***** Given data

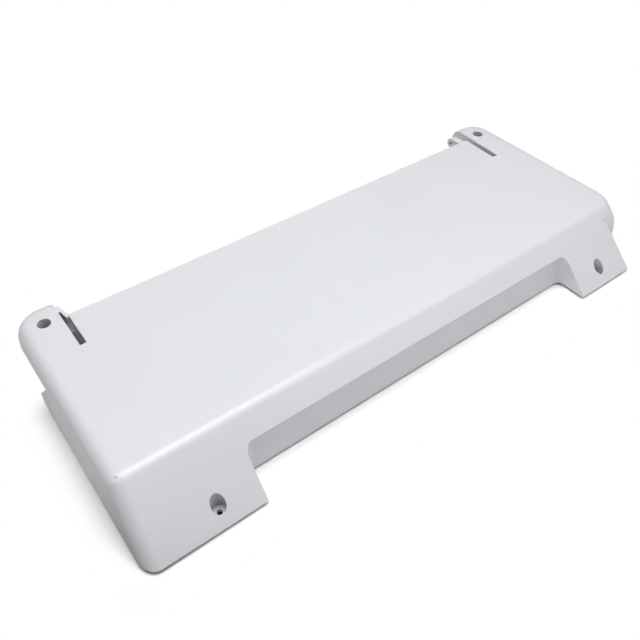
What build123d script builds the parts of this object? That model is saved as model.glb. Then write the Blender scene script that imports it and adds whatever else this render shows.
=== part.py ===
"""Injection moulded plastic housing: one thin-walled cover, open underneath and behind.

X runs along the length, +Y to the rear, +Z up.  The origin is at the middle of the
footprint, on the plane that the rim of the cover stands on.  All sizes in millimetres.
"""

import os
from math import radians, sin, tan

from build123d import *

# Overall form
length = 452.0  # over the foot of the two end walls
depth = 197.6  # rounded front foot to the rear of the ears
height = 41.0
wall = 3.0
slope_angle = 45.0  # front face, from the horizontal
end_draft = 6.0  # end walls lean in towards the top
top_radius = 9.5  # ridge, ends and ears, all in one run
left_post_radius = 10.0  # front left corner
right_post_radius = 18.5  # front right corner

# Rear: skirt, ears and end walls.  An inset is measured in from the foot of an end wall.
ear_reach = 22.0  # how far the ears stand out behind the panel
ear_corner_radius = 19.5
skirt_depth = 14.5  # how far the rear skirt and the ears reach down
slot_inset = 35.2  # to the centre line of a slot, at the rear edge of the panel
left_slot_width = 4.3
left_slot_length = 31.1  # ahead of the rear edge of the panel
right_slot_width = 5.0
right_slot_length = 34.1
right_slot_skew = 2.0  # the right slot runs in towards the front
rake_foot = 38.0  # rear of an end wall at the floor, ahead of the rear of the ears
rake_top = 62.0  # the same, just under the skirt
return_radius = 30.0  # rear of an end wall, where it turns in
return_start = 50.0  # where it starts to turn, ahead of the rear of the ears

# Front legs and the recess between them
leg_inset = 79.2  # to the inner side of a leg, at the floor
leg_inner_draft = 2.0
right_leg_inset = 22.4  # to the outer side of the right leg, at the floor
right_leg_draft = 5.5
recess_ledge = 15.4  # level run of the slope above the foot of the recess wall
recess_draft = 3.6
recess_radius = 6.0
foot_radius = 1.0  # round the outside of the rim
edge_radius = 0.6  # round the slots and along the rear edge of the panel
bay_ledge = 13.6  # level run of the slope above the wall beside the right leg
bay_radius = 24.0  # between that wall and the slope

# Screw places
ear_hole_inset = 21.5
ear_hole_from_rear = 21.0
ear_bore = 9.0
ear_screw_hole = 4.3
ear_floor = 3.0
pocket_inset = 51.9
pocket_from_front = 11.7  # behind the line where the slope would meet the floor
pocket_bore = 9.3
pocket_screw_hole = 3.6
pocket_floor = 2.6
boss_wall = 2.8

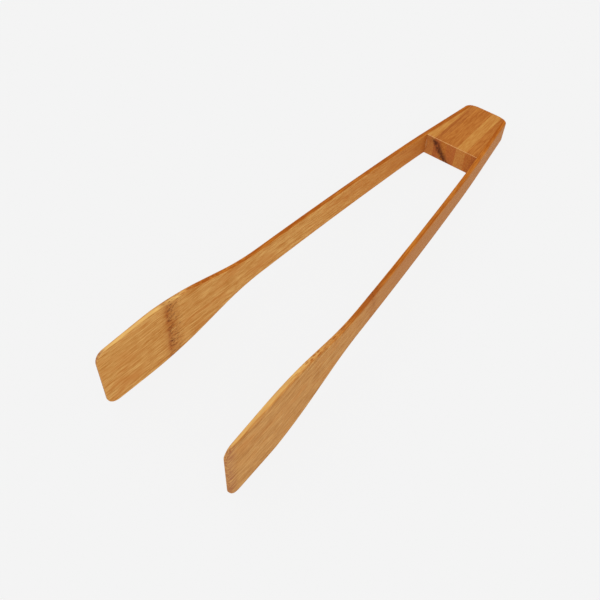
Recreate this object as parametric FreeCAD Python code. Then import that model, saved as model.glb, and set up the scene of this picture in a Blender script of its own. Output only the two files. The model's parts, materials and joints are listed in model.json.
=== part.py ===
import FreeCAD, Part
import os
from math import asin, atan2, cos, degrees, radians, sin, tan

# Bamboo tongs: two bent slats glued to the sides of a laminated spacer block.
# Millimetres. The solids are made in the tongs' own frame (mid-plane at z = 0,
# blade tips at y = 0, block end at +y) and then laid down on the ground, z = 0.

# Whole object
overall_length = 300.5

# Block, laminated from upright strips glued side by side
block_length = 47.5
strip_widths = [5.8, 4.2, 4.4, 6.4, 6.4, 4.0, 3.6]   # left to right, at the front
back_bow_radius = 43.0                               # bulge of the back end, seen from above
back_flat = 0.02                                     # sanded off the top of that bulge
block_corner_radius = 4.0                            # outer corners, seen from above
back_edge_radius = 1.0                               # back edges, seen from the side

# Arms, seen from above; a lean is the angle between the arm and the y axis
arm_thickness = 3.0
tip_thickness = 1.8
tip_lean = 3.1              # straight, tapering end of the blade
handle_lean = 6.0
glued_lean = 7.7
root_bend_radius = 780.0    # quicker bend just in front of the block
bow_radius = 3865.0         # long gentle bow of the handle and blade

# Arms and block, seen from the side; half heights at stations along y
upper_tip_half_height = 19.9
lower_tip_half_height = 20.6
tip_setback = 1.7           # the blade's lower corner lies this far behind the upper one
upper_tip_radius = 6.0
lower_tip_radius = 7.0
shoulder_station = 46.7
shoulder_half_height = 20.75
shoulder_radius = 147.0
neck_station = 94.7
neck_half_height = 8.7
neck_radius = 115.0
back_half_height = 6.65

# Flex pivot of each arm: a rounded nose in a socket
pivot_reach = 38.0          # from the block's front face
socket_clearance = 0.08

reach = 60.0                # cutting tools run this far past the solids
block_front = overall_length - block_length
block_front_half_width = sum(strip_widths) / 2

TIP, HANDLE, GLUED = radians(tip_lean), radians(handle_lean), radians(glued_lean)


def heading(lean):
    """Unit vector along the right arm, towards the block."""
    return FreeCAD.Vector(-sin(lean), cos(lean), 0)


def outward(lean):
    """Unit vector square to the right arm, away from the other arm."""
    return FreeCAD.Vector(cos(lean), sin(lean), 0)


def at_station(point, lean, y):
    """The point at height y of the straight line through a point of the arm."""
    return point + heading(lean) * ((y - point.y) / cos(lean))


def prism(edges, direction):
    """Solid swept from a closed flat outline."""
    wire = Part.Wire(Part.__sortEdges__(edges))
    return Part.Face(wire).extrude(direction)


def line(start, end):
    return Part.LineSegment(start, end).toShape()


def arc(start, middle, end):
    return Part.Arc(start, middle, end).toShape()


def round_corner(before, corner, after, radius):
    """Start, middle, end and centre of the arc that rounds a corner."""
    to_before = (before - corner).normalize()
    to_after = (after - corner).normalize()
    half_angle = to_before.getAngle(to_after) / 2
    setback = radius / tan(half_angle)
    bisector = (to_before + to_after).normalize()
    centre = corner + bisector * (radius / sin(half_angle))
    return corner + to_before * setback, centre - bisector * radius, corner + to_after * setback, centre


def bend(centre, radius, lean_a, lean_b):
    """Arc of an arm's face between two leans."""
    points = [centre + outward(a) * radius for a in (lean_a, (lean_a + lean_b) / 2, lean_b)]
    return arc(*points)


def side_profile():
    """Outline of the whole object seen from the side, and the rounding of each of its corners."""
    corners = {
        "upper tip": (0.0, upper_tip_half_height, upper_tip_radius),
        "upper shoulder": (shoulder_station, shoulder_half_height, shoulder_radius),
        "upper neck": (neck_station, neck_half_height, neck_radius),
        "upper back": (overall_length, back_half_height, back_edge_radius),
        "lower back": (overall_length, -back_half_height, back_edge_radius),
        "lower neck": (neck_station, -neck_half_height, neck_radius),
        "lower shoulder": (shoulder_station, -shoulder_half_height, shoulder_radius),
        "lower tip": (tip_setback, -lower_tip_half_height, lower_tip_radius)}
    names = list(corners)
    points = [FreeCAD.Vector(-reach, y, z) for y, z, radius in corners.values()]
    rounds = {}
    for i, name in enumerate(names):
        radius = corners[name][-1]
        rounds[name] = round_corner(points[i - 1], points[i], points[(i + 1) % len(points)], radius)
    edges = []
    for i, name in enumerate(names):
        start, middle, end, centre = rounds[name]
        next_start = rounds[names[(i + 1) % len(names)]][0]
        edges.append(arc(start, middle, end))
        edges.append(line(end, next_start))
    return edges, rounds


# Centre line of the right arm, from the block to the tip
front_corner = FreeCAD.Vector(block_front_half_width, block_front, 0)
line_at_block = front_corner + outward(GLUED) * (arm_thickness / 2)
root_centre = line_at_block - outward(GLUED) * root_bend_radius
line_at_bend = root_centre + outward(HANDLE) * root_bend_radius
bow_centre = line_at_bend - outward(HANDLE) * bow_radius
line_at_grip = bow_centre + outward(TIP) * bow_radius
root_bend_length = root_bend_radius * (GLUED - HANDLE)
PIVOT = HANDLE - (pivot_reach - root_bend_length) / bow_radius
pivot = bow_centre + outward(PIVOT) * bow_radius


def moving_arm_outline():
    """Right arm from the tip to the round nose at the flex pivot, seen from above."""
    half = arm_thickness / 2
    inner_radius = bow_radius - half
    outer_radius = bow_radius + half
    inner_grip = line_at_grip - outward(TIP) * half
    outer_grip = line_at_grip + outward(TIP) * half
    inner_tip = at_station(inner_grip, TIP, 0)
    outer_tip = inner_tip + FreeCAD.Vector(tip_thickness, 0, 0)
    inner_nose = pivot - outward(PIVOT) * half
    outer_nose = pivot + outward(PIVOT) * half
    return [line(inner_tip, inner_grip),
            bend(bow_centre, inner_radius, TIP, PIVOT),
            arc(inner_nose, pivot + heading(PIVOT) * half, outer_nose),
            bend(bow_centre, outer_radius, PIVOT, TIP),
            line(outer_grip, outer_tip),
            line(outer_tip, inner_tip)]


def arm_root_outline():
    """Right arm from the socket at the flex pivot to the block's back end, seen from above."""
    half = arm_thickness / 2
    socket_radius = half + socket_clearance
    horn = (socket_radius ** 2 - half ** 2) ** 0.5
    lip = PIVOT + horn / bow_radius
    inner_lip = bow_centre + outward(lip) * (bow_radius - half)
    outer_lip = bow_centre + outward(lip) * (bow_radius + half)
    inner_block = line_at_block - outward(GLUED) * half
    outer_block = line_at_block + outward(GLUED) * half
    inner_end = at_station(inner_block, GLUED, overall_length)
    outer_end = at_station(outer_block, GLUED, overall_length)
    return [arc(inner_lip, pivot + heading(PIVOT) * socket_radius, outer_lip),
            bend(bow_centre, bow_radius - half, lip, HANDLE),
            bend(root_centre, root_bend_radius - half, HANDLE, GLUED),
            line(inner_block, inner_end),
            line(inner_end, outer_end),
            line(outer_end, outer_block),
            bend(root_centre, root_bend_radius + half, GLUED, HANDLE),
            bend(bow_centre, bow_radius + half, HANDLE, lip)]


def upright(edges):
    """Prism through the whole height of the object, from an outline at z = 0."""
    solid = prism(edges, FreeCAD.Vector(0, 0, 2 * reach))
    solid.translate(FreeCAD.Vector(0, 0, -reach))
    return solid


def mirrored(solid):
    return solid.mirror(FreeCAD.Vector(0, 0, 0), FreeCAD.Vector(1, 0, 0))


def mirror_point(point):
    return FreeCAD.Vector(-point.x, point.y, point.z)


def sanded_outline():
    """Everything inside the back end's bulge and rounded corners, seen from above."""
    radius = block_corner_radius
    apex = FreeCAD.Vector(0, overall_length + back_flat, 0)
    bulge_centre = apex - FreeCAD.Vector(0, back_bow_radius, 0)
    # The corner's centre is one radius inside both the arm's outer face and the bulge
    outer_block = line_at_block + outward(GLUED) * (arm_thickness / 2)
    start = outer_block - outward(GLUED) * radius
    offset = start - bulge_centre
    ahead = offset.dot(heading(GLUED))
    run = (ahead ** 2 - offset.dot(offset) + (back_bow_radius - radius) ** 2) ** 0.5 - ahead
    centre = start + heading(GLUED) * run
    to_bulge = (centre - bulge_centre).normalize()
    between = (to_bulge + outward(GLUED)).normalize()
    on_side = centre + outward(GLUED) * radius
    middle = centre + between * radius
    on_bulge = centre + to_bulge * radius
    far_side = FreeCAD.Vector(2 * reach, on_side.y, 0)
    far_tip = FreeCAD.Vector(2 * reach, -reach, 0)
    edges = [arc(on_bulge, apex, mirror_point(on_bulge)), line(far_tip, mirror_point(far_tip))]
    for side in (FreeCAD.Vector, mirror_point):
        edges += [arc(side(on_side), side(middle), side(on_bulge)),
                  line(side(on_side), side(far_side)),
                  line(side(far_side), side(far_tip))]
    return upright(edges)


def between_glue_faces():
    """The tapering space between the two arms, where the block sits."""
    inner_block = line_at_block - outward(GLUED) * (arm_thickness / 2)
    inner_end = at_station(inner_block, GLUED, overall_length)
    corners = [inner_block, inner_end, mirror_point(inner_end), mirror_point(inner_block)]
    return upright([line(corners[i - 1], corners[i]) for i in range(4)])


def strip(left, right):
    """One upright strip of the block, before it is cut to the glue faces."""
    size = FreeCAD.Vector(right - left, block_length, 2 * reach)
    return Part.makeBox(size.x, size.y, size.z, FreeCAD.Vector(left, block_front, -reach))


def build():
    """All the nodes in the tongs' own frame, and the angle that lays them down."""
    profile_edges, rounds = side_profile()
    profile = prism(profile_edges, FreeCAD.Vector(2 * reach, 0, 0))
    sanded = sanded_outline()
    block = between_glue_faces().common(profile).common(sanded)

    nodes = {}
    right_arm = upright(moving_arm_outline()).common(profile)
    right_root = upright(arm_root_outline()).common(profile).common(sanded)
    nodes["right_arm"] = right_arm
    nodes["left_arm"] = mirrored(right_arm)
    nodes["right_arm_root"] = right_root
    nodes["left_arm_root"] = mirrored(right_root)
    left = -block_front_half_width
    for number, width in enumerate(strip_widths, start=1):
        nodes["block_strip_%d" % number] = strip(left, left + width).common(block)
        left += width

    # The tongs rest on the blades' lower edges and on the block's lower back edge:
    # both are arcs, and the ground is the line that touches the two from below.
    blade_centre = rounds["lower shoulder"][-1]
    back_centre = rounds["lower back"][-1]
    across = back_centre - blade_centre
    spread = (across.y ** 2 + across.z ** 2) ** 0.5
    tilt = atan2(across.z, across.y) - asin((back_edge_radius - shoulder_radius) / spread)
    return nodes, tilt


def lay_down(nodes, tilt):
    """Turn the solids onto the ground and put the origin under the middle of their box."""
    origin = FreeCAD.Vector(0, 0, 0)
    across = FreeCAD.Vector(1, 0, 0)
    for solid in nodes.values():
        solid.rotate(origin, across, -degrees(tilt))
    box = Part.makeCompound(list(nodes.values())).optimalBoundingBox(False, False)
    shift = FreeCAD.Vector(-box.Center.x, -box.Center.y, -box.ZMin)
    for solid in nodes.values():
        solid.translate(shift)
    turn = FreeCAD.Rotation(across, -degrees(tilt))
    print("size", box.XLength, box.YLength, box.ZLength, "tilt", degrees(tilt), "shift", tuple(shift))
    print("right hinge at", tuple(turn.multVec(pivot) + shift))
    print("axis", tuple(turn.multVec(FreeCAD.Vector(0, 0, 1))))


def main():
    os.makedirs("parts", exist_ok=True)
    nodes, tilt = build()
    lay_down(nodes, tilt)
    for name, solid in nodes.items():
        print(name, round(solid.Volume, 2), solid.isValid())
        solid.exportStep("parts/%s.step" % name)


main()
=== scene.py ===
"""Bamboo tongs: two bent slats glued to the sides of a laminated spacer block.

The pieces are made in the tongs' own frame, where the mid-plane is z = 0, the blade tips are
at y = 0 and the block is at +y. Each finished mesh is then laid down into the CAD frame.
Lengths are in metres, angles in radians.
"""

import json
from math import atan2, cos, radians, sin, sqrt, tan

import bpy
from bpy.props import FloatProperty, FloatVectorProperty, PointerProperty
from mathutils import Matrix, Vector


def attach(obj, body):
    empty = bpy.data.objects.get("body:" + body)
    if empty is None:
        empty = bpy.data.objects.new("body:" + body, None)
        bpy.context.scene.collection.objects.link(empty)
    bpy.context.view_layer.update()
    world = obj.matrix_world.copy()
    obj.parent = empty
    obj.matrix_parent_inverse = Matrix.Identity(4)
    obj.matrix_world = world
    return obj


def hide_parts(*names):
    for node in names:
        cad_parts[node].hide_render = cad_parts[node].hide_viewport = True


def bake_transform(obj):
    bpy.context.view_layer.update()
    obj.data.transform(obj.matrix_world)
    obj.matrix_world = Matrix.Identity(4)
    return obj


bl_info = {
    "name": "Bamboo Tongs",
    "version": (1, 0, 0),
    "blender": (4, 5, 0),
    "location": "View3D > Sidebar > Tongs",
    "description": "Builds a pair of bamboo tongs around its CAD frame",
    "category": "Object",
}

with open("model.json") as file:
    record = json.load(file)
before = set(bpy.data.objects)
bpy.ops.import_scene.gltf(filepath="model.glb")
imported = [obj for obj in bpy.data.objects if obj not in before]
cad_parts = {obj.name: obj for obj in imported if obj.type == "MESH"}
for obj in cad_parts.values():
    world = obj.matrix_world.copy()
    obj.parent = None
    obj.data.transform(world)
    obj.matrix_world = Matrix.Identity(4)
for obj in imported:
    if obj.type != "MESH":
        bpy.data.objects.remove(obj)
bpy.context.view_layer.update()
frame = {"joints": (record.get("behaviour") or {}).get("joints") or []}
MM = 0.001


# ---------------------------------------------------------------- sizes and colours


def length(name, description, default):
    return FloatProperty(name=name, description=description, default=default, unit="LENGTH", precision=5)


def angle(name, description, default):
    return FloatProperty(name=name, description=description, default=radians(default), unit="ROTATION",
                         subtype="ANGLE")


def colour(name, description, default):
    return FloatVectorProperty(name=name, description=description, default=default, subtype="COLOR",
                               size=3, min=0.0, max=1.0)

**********

Goal:
Reproduce verbatim only the segment of the listing bounded by the line containing "for name, solid" and the line containing "cad_parts[node].hide_render = cad_parts[node].hide_viewport", with both boundary lines included.

Answer to the exercise:
    for name, solid in nodes.items():
        print(name, round(solid.Volume, 2), solid.isValid())
        solid.exportStep("parts/%s.step" % name)


main()
=== scene.py ===
"""Bamboo tongs: two bent slats glued to the sides of a laminated spacer block.

The pieces are made in the tongs' own frame, where the mid-plane is z = 0, the blade tips are
at y = 0 and the block is at +y. Each finished mesh is then laid down into the CAD frame.
Lengths are in metres, angles in radians.
"""

import json
from math import atan2, cos, radians, sin, sqrt, tan

import bpy
from bpy.props import FloatProperty, FloatVectorProperty, PointerProperty
from mathutils import Matrix, Vector


def attach(obj, body):
    empty = bpy.data.objects.get("body:" + body)
    if empty is None:
        empty = bpy.data.objects.new("body:" + body, None)
        bpy.context.scene.collection.objects.link(empty)
    bpy.context.view_layer.update()
    world = obj.matrix_world.copy()
    obj.parent = empty
    obj.matrix_parent_inverse = Matrix.Identity(4)
    obj.matrix_world = world
    return obj


def hide_parts(*names):
    for node in names:
        cad_parts[node].hide_render = cad_parts[node].hide_viewport = True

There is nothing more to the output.